Adding VLAN and segmentation to a network will add some cost and complexity, but for networks that absolutely have to be fault-tolerant, that makes sense.

Even a well-designed Ethernet, built to be fault-tolerant, will experience problems, however, that threaten network uptime. This has been true of past networks as well, but with the move to Ethernet, manufacturers face both the opportunity and the challenge to address the nagging issues of the past.

“Many customers for years have put up with periodic failures and periodic data errors because their networks are not performing optimally,” says Scott Lapcewich, director of service products for Rockwell Automation, in Milwaukee. “As networks become more complex and more critical, it will cost them more and more to continue to operate in that manner.”

The most common and frustrating issue for plant networks are the intermittent problems—those that occur for a brief period, then disappear, only to reappear at an unpredictable time.

“Intermittent problems are the leading cause of network frustration,” says Network Vision’s Fondl, who paints a picture of a typical scenario: A purchasing agent buys low-cost Ethernet network interface cards for an operator station, not thinking about the fact that the $13 cards aren’t robust enough to work around the clock.
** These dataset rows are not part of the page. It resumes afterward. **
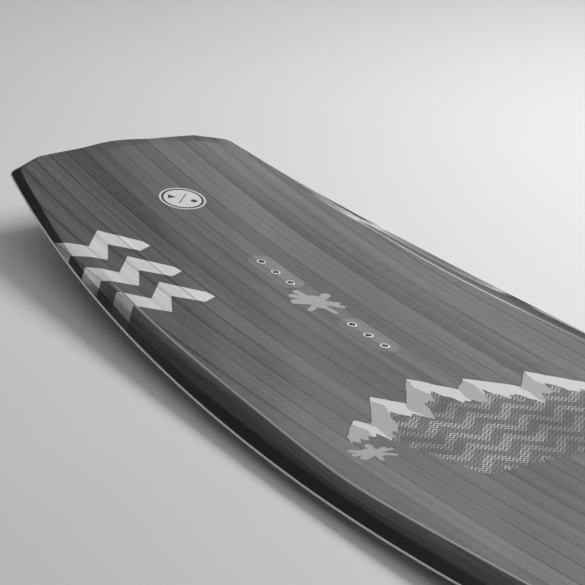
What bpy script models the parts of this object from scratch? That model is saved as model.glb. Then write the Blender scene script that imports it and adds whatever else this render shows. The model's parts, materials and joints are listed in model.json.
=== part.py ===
"""A twin-tip wakeboard of cap construction, as the stack of pieces that it is pressed from.

Frame: X runs along the board from tail to nose, Y across it to its left side, Z up. The origin is on
the ground under the board's centre, where the flat spot of the base rests.
"""

from collections import namedtuple
from math import atan, cos, hypot, pi, sin, tan

import bmesh
import bpy
from mathutils import Matrix, Vector

# Plan shape, in metres.
HALF_WIDTH = 0.2160
RAIL_NARROWING = 0.0756
RAIL_REACH = 0.6600
RAIL_POWER = 1.88
CORNER_X = 0.6747
HORN = (0.6945, 0.0986)
LOBE_FOOT = (0.6974, 0.0583)
TIP_X = 0.7038
CORNER_RADIUS = 0.014
HORN_RADIUS = 0.020
LOBE_STATIONS = (0.040, 0.022, 0.006)
LOBE_TAPER = 0.1  # how fast an inset lobe narrows

# Side profile: both surfaces follow the same curve, from the centre or from the end of the flat spot.
BOARD_THICKNESS = 0.020
DECK_RISE = 0.062
DECK_REACH = 0.700
BASE_RISE = 0.071
ROCKER_QUARTIC = 0.22
FLAT_SPOT = 0.080

# Cross-section of the deck.
CROWN = 0.0028
CROWN_WIDTH = 0.160
CROWN_START = 0.120
CROWN_END = 0.360
CREASE_OFFSET = 0.193
CREASE_SPREAD = 0.078
CREASE_ROUNDING = 0.040
CREASE_INSET_AT_TIP = 0.0235
SLOPE_DROP = 0.0035
SLOPE_DROP_AT_TIP = 0.0008
SLOPE_FADE_START = 0.360
SLOPE_FADE_END = 0.600
BEVEL_WIDTH = 0.0115
BEVEL_WIDTH_AT_TIP = 0.0085
EDGE_DROP = 0.0089
LIP_WIDTH = 0.0012
UNDERBEVEL_WIDTH = 0.022

# Thicknesses of the layers, and the glue line that is left between them.
GAP = 0.0003
TOPSHEET = 0.0008
PATCH = 0.0004
LAMINATE = 0.0008
BASE_SHEET = 0.0015
LAMINATE_INSET = 0.006
EDGE_RAIL_INSET = 0.0075

# Core.
STATION_PITCH = 0.080
CORE_STATIONS = 8
STRIP_WIDTH = 0.020
STRIPS_PER_SIDE = 9
SHORTEST_STRIP_WIDTH = 0.002
CORE_INSIDE_CREASE = 0.003
CORE_INSIDE_RAIL = 0.026
TIP_SPACER_X = 0.6425

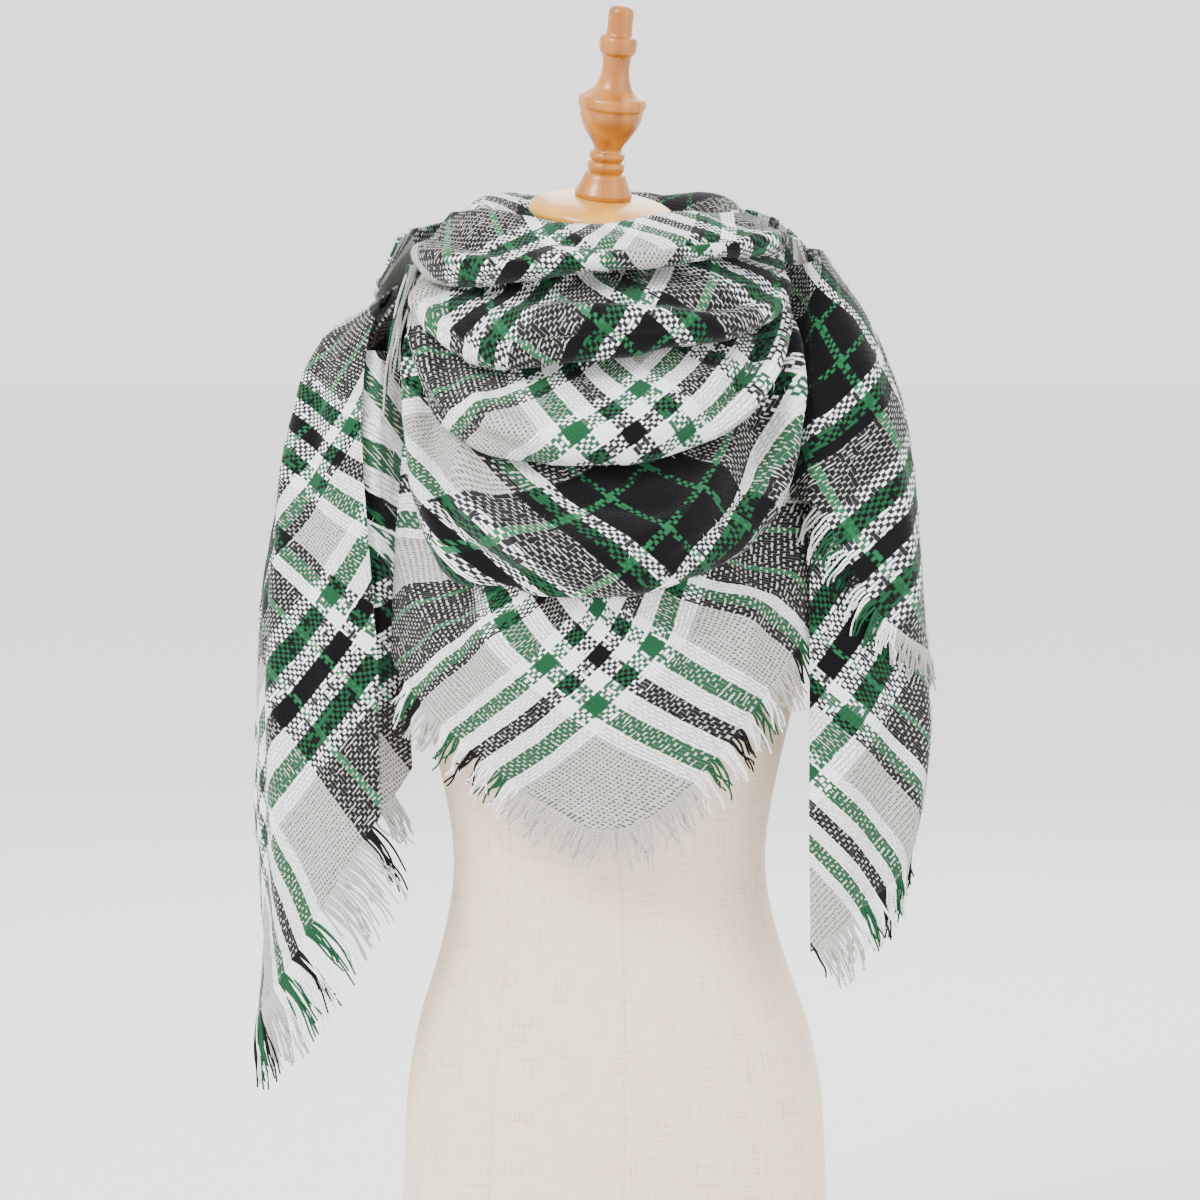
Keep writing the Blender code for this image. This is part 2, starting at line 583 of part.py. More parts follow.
def tail_plan(rows, z, around, inset):
    """The plan point of a hanging end at a level: around is 0 at its inner front edge,
    0.5 at its outer fold and 1 at its back edge."""
    inner_x, front_y, outer_x, mid_y, back_x, back_y = smooth(rows, z)
    side = math.copysign(1.0, outer_x)
    outer_x -= side * inset
    front_y += inset
    back_y -= inset
    if around < 0:
        return inner_x + side * around * INWARD, front_y
    if around < 0.5:
        angle = math.pi * around
        return (inner_x + (outer_x - inner_x) * powered(math.sin(angle), TAIL_POWER),
                mid_y + (front_y - mid_y) * powered(math.cos(angle), TAIL_POWER))
    angle = math.pi * (around - 0.5)
    return (back_x + (outer_x - back_x) * powered(math.cos(angle), TAIL_POWER),
            mid_y + (back_y - mid_y) * powered(math.sin(angle), TAIL_POWER))


def tail_surface(tail):
    """The surface of one ply of a hanging end."""
    first, last = tail["around"]

    def surface(across, down):
        around = first + (last - first) * across
        high = smooth(tail["high"], around)
        low = smooth(tail["low"], around)
        z = high + (low - high) * down
        x, y = tail_plan(tail["rows"], z, around, tail["inset"])
        return (x, y, z)

    return surface


def fringe_grid(surface, columns, row):
    """Points of a row of fringe.  It runs out from a stretch of a sheet's lower edge and
    hangs down, and has a column wherever the sheet has one."""
    start, end = row["along"]
    inner = [c / (columns - 1) for c in range(columns)]
    stops = [start] + [at for at in inner if start + EDGE_STEP < at < end - EDGE_STEP] + [end]
    pull = Vector((row["sway"], 0.0, -FRINGE_WEIGHT))
    grid = []
    for down in np.linspace(0, 1, FRINGE_ROWS):
        line = []
        for at in stops:
            edge = edge_point(surface, columns, at)
            along = edge_point(surface, columns, at + EDGE_STEP)
            along = (along - edge_point(surface, columns, at - EDGE_STEP)).normalized()
            outwards = edge - Vector(surface(at, 1.0 - EDGE_STEP))
            outwards = (outwards - along * outwards.dot(along)).normalized()
            heading = (outwards + pull * down).normalized()
            line.append(edge + outwards * 2 * SEAM + heading * row["length"] * down)
        grid.append(line)
    return np.array(grid)


def neck_strand_surface(across, down):
    """The loose yarns at the side of the neck."""
    x, y, z = smooth(NECK_STRANDS, down)
    side = NECK_STRANDS_WIDTH * (across - 0.5)
    return (x + 0.7 * side, y + 0.7 * side, z)


def build_scarf():
    """Every stretch of the scarf that shows, and the fringe on its woven edges."""
    sheets = {fold["name"]: (fold_surface(index), FOLD_GRID)
              for index, fold in enumerate(FOLDS)}
    sheets["scarf_back_collar"] = (collar_surface, WRAP_GRID)
    sheets.update({wrap["name"]: (wrap_surface(wrap), WRAP_GRID) for wrap in WRAPS})
    sheets["scarf_front_point"] = (point_surface, FOLD_GRID)
    sheets.update({tail["name"]: (tail_surface(tail), TAIL_GRID) for tail in TAILS})
    for name, (surface, (columns, rows)) in sheets.items():
        cloth_piece(name, sample_sheet(surface, columns, rows))
    for row in FRINGES:
        surface, (columns, _) = sheets[row["on"]]
        fringe_piece(row["name"], fringe_grid(surface, columns, row))
    fringe_piece("fringe_neck_corner", sample_sheet(neck_strand_surface, *NECK_STRANDS_GRID))


clear_scene()
build_torso()
build_stand()
build_scarf()
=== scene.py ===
"""The visible blanket scarf and dress form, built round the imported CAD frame.

The scarf is a brushed acrylic plaid square with fringed edges, wound round a linen covered
countertop dress form with turned beech fittings.  Metres, +Z up, the front faces -Y.
"""

import logging
import math
from dataclasses import dataclass
from enum import Enum
from typing import Callable, Sequence

import bmesh
import bpy
import numpy as np
from mathutils import Matrix, Vector


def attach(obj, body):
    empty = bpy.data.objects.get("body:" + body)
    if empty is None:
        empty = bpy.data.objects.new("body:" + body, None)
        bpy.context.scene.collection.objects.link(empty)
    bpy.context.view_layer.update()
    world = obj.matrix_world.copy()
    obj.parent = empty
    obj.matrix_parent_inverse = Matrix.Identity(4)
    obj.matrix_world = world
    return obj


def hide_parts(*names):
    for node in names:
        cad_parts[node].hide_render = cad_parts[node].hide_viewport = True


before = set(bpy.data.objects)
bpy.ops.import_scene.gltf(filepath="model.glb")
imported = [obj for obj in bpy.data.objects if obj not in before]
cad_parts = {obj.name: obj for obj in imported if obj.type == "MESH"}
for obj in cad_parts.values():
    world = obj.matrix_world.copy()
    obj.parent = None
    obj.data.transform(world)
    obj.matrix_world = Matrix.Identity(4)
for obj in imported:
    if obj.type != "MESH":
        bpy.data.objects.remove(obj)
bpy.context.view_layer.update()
LOG = logging.getLogger("scarf")
SEED = 20
BODY = "root"

Surface = Callable[[np.ndarray, np.ndarray], np.ndarray]


# ---- curves and grids --------------------------------------------------------------------
class Curve:
    """A smooth curve through the rows of a table: (key, value, ...)."""

    def __init__(self, rows: Sequence[Sequence[float]]) -> None:
        """Sorts the rows and finds the slope at each."""
        table = np.asarray(rows, dtype=float)
        table = table[np.argsort(table[:, 0])]
        self.keys = table[:, 0]
        self.values = table[:, 1:]
        self.slopes = np.gradient(self.values, self.keys, axis=0)

    def __call__(self, at: np.ndarray) -> np.ndarray:
        """Reads the curve.

        Args:
            at: keys, of any shape.

        Returns:
            The values, in the shape of at, with one more axis if a row has several values.
        """
        at = np.clip(np.asarray(at, dtype=float), self.keys[0], self.keys[-1])
        i = np.clip(np.searchsorted(self.keys, at) - 1, 0, len(self.keys) - 2)
        width = self.keys[i + 1] - self.keys[i]
        s = (at - self.keys[i]) / width
        s, width = s[..., None], width[..., None]
        result = (1 + 2 * s) * (1 - s) ** 2 * self.values[i]
        result = result + s * (1 - s) ** 2 * width * self.slopes[i]
        result = result + s * s * (3 - 2 * s) * self.values[i + 1]
        result = result + s * s * (s - 1) * width * self.slopes[i + 1]
        return result[..., 0] if self.values.shape[1] == 1 else result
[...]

For the first six months, the RJ-45 connectors in the card work fine, but after that, they start being affected by the vibration of a nearby motor. The outage only happens when the motor starts, so by the time a network technician checks it out, everything is fine—until the next time.

One way to address such problems is through network monitoring, in which the performances of individual links in a network are constantly watched, and any failure is traced to its root cause in order to be fixed.

Another way to limit such problems is to just follow directions. Lapcewich says plant operations personnel need to pay more careful attention to what is being placed on the network and make certain that devices are being used as they were intended.

Fondl believes that plant operations managers who are taking the Ethernet plunge need to get to know their company’s IT staff and work with them to address the critical issues. But everyone admits that can sometimes be a tricky matter.

“There might be some turf issues—plant guys not wanting the IT guys in their hair,” says Lapcewich. “These guys that run these plants are accustomed to running their own shows. This will bring more corporate influence into the plant environment.”

“We think it is going to be cost prohibitive for companies to switch to Ethernet quickly,” says Mike Bryant, head of the Profibus Trade Organization, which supports one of the many widely deployed bus network protocols. “There is a whole transition that has to happen. And there are still a lot of questions to be solved.”

Reason to wait?

Profibus and Fieldbus are both developing Ethernet versions. Although they won’t be available until at least 2004, some organizations may prefer to wait. Even Kok, whose company, GE Fanuc, has standardized on Ethernet and believes it is the network of the future for the plant floor, admits there will be resistance, in part because of concerns that massive change breeds massive unreliability.

“If you have a fieldbus network, then you will tend to continue going in that direction,” says Kok. “If there is a new plant or new system being built, then there is greater likelihood of going toward Ethernet now, especially if the application is being driven from the IT perspective, because the IT people will definitely prescribe Ethernet.”